A conservative analysis of the Parliamentary Budget Office’s costings has found big company tax cuts would cost around $3.95 billion in extra interest up to 2026-27.
The total interest bill will hit over half-a-billion dollars in 2021-22 before blowing out beyond $1 billion in 2023-24 and getting worse from there.
These figures rely on the fact that the cost of the tax cut and additional interest will be funded from raising debt – or not paying down debt – and are calculated using the rate of future issuance of 2.7 per cent, as published in last year’s MYEFO (p. 94).
This doesn’t even factor in an expected increase in the interest rate.
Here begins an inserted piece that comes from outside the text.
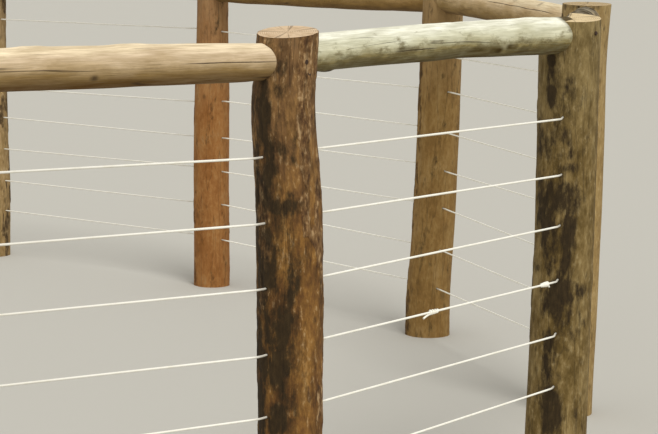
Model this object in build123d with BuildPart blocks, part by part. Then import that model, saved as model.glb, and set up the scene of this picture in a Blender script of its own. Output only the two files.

Asking ordinary Australians to foot the interest bill on a tax cut they don’t support just adds insult to injury and really hammers home just how messed up Malcolm Turnbull and Scott Morrison’s priorities are.
They want to give a $50 billion tax cut to big multinationals and the banks at the same time as they rip money from Medicare, schools and hospitals.
Their unaffordable big business tax handout is already putting Australia’s prized AAA credit rating at risk.
If Malcolm Turnbull and Scott Morrison lose our AAA rating, this $4 billion interest bill is likely to blow out even further.
The Turnbull Government must immediately ditch this unfair and unaffordable ram raid on the Budget.
Note: Calculations based on PBO’s 2016 post-election report, ALP027
Interest is paid for the full year on the start of year debt (Interest on stock).
To fund the annual cost of the tax cut, debt will be progressively issued through the year in equal amounts. Interest is paid after debt is issued (Interest through year).